A good standard is: supportive, brief, and refer when needed.

3) Team routines that make good days repeatable

Ahmad describes her best days as “everything flowing” and staff helping each other without being asked. That’s not luck; it’s culture plus systems.

Build routines like:

  • 10-minute pre-shift huddle (today’s menu, staffing gaps, line flow)
  • End-of-day reset checklist (so tomorrow starts clean)
  • Cross-training rotations (cold line, hot line, prep, POS)

Cross-training is workforce resilience. It also prevents a single absence from becoming a crisis.

People also ask: does school food service really affect student success?

Yes—because nutrition access, participation, and belonging are connected. Students who eat are better positioned to focus. Students who feel seen are more likely to attend and participate.

A cafeteria can’t solve poverty, family stress, or academic gaps. But it can provide:

  • Reliable daily structure
  • A low-pressure place to be greeted
  • A consistent adult who notices changes in mood

Ahmad’s comment captures the heart of it: “They just want to know that somebody cares about them and that someone sees them.”

That’s whole-child learning in a sentence.

What to do next: build whole-child capacity beyond classrooms

This post sits in an “Education, Skills, and Workforce Development” series for a reason. The education workforce isn’t only teachers and administrators. It’s also the staff who keep schools functioning and—often without recognition—help kids regulate, connect, and try again tomorrow.
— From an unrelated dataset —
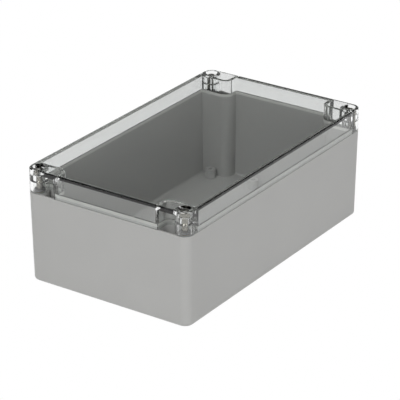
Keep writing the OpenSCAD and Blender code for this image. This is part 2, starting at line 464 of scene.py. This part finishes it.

If you lead a district, run workforce programs, or support school operations, start with two steps:

  1. Audit student-facing roles outside instruction (food service, bus drivers, front office). Identify where relationships naturally form.
  2. Invest in training and career pathways for those roles—especially communication, leadership, and cross-training.

A final thought to carry into 2026 planning: if a student feels invisible in school, they won’t learn well. Who in your building is best positioned to notice them first—and do they have the support to act on it?